I saw a couple of interesting and thought-provoking presentations at ATTW today, some of which I might blog about later, but for the time-being, the one on my mind is one done by some folks at Old Dominion University (Liza Potts, Kathie Gossett, and Vincent Rhodes) called “Tweetagogy: Building Community in 140 Characters or Less.” The short version is they were discussing how they used Twitter as a community building tool with students in their PhD program, which is an especially important task since their PhD program includes a lot of students who are some form of “distance learners.”  Check out the Prezi presentation for the full details.

It’s not that I disagree with them– at least not exactly.  I think there’s a lot of potential for Twitter like they are talking about, forming community around a topic/affinity of some sort is one of those ways.  They had a lot of great ideas and suggestions for some software tools to make Twitter work better for this.

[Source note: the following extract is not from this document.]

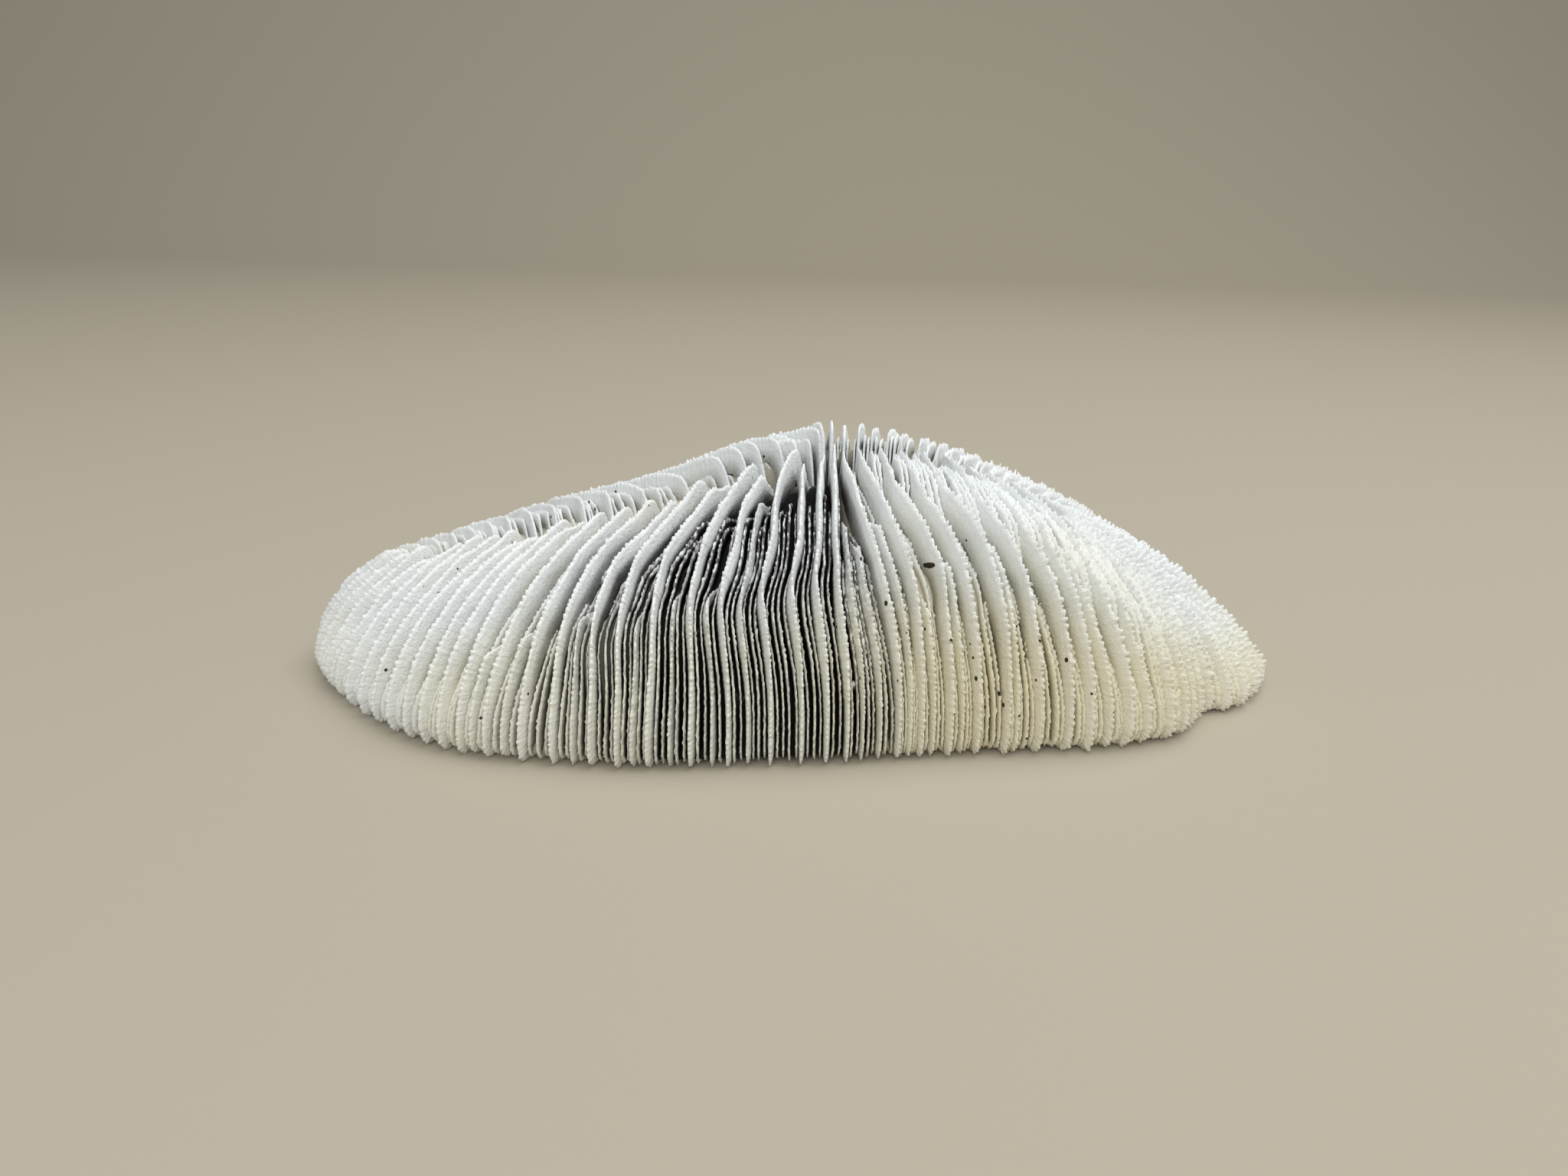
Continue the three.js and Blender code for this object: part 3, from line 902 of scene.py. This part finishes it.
def coral_material():
    material = bpy.data.materials.new("coral_aragonite")
    material.use_nodes = True
    shader = material.node_tree.nodes["Principled BSDF"]
    nodes = Nodes(material)
    deep, warm_base = nodes.attribute("deep"), nodes.attribute("warm")
    patches = nodes.noise(35.0, 3.0)
    mottle = nodes.noise(220.0, 3.0)
    fine = nodes.noise(900.0, 2.0)
    grain = nodes.noise(2200.0, 5.0)

    varied = nodes.math("MULTIPLY", nodes.math("SUBTRACT", patches, 0.5), 0.7)
    # Painted shade: deeper points are also made a little creamier.
    deeper = nodes.math("MULTIPLY", deep, 0.15)
    warm = nodes.math("ADD", nodes.math("ADD", warm_base, varied), deeper, clamp=True)
    colour = nodes.blend(WHITE, CREAM, warm)
    # Painted shade: the brownish crevice colour grows with each point's depth below its plate's edge.
    shade = nodes.math("ADD", nodes.math("MULTIPLY", warm_base, 0.7), 0.22)
    shaded = nodes.math("MULTIPLY", shade, nodes.ramp(deep, 0.25, 0.9), clamp=True)
    colour = nodes.blend(colour, CREVICE_SHADE, shaded)
    dusty = nodes.math("MULTIPLY", nodes.attribute("dust"), nodes.ramp(fine, 0.36, 0.6), clamp=True)
    colour = nodes.blend(colour, DUST, dusty)
    # Black paint deep in the gaps at the middle of the front: grime, and painted shade where the gaps are
    # deepest.
    grime_and_gap_shade = nodes.math("MULTIPLY", nodes.attribute("mouth"), nodes.ramp(deep, 0.2, 0.5))
    grime_and_gap_shade = nodes.math("MULTIPLY", grime_and_gap_shade, nodes.ramp(mottle, 0.1, 0.36), clamp=True)
    colour = nodes.blend(colour, GRIME_AND_SHADE, grime_and_gap_shade)
    ragged = nodes.math("MULTIPLY", nodes.math("SUBTRACT", mottle, 0.5), 0.0006)
    colour = nodes.blend(colour, SPECK, speckled(nodes, ragged))
    nodes.put(shader.inputs["Base Color"], colour)
    nodes.put(shader.inputs["Roughness"], nodes.math("ADD", nodes.math("MULTIPLY", grain, 0.2), 0.76))
    nodes.put(shader.inputs["Specular IOR Level"], 0.2)

    # Fine grain all over, and streaks that run down from each plate's edge.
    across = nodes.make("ShaderNodeCombineXYZ")
    nodes.put(across.inputs["X"], nodes.attribute("along"))
    nodes.put(across.inputs["Y"], nodes.math("MULTIPLY", nodes.attribute("below"), 0.22))
    streaks = nodes.noise(1.7, 2.0, across.outputs["Vector"])
    relief = nodes.math("ADD", grain, nodes.math("MULTIPLY", fine, 0.9))
    bump = nodes.make("ShaderNodeBump")
    nodes.put(bump.inputs["Strength"], 0.8)
    nodes.put(bump.inputs["Distance"], 0.00022)
    nodes.put(bump.inputs["Height"], nodes.math("ADD", relief, nodes.math("MULTIPLY", streaks, 0.8)))
    nodes.put(shader.inputs["Normal"], bump.outputs["Normal"])
    return material


# The photograph's camera: where it stood, how far it looked down, how far it was turned, and its lens.
CAMERA_PLACE = (-0.0019, -0.222, 0.1013)
CAMERA_DOWN = math.radians(20.5)
CAMERA_ROLL = math.radians(1.6)
LENS = 27.05
SENSOR = 36.0


def camera():
    data = bpy.data.cameras.new("camera")
    data.lens, data.sensor_width, data.sensor_fit = LENS, SENSOR, "HORIZONTAL"
    data.clip_start, data.clip_end = 0.005, 20.0
    ahead = np.array([0, math.cos(CAMERA_DOWN), -math.sin(CAMERA_DOWN)])
    right = np.array([1.0, 0, 0])
    up = np.array([0, math.sin(CAMERA_DOWN), math.cos(CAMERA_DOWN)])
    right, up = (math.cos(CAMERA_ROLL) * right + math.sin(CAMERA_ROLL) * up,
                 math.cos(CAMERA_ROLL) * up - math.sin(CAMERA_ROLL) * right)
    thing = bpy.data.objects.new("camera", data)
    bpy.context.scene.collection.objects.link(thing)
    matrix = Matrix(np.stack([right, up, -ahead], 1).tolist()).to_4x4()
    matrix.translation = CAMERA_PLACE
    thing.matrix_world = matrix
    bpy.context.scene.camera = thing


# The studio, in metres: the pale sweep's half width, front end, back and top, and the radius of its bend.
SWEEP_SIDE = 3.0
SWEEP_FRONT = -2.5
SWEEP_BACK = 1.4
SWEEP_TOP = 2.4
SWEEP_BEND = 0.6
SWEEP_STEPS = 24
FLOOR_COLOUR = (0.43, 0.385, 0.30, 1)
# Each light's place, what it points at, its size, its power and its colour.
LIGHTS = {
    "key": ((0.3, 0.05, 1.05), (0, 0, 0), (1.0, 0.9), 9.5, (1.0, 1.0, 1.0)),
    "front": ((-0.1, -1.2, 0.9), (0, 0, 0.02), (1.2, 0.7), 9.5, (0.97, 0.985, 1.0)),
}
SKY_COLOUR = (0.93, 0.96, 1.0, 1)
SKY_STRENGTH = 0.38


def area_light(name, place, aim, size, power, colour):
    data = bpy.data.lights.new(name, "AREA")
    data.shape, data.size, data.size_y = "RECTANGLE", size[0], size[1]
    data.energy, data.color = power, colour
    thing = bpy.data.objects.new(name, data)
    bpy.context.scene.collection.objects.link(thing)
    thing.location = place
    thing.rotation_mode = "QUATERNION"
    thing.rotation_quaternion = (Vector(aim) - Vector(place)).to_track_quat("-Z", "Y")


def sweep():
    """A pale sheet that is floor in front and backdrop behind."""
    turn = np.linspace(0, math.pi / 2, SWEEP_STEPS)
    y = np.concatenate([[SWEEP_FRONT], SWEEP_BACK - SWEEP_BEND + SWEEP_BEND * np.sin(turn), [SWEEP_BACK]])
    z = np.concatenate([[0.0], SWEEP_BEND - SWEEP_BEND * np.cos(turn), [SWEEP_TOP]])
    points = [(x, float(a), float(b)) for x in (-SWEEP_SIDE, SWEEP_SIDE) for a, b in zip(y, z)]
    count = len(y)
    faces = [(i, count + i, count + i + 1, i + 1) for i in range(count - 1)]
    mesh = bpy.data.meshes.new("sweep")
    mesh.from_pydata(points, [], faces)
    mesh.polygons.foreach_set("use_smooth", np.ones(len(mesh.polygons), bool))
    material = bpy.data.materials.new("pale_floor")
    material.use_nodes = True
    shader = material.node_tree.nodes["Principled BSDF"]
    shader.inputs["Base Color"].default_value = FLOOR_COLOUR
    shader.inputs["Roughness"].default_value = 0.9
    mesh.materials.append(material)
    floor = bpy.data.objects.new("sweep", mesh)
    bpy.context.scene.collection.objects.link(floor)


def studio():
    """The floor, and soft light from above and from the front."""
    sweep()
    for name, settings in LIGHTS.items():
        area_light(name, *settings)
    world = bpy.data.worlds.new("world")
    bpy.context.scene.world = world
    world.use_nodes = True
    background = world.node_tree.nodes["Background"]
    background.inputs["Color"].default_value = SKY_COLOUR
    background.inputs["Strength"].default_value = SKY_STRENGTH
    bpy.context.scene.view_settings.view_transform = "Standard"


# Edges sharper than this many degrees are shaded as edges. The wall is smooth all over.
PLATE_CREASE = 120.0
WALL_CREASE = 180.0


def coral():
    """All the plates, the wall and the chip, as five meshes."""
    rng = np.random.default_rng(SEED)
    noises = {
        "sway": Noise(rng, SWAY_CELLS, 6),
        "height": Noise(rng, HEIGHT_CELLS, 6),
        "own_sway": Noise(rng, OWN_LINES, 8),
        "own_height": Noise(rng, OWN_LINES, 9),
        "own_thick": Noise(rng, OWN_LINES, 12),
        "spines": Noise(rng, SEPTA * WALL_PER_SEPTUM, SPINE_CELLS),
    }
    names = [f"{kind}_septa_{side}" for kind in ("tall", "thin") for side in ("front", "back")]
    builders = {name: Builder(name) for name in [*names, "wall_and_underside"]}
    for place, order, start in all_septa(rng):
        if start is None:
            start = thin_start(place, order, rng)
        plate = Plate(place, order, start, noises, rng)
        kind, side = "tall" if plate.tall else "thin", "front" if plate.front else "back"
        plate.build(rng, builders[f"{kind}_septa_{side}"])
    wall(noises, builders["wall_and_underside"])
    chip(rng, builders["tall_septa_front"])
    material = coral_material()
    for name, builder in builders.items():
        builder.finish(material, WALL_CREASE if name == "wall_and_underside" else PLATE_CREASE)


coral()
camera()
studio()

Still, why just Twitter?  The responses they are giving me when I asked this question on the ATTW twitter feed were that things like blogs weren’t as successful, that Twitter was easier/blogs were harder, etc., etc.

I dunno.

Like I said, I like Twitter quite a bit, but I also like blogs and facebook and all kinds of stuff.  I think most of our students are the same way.  So it seems to me that these tools can play off of each other quite well, as I’m trying to do here.

And this is more than 140 characters.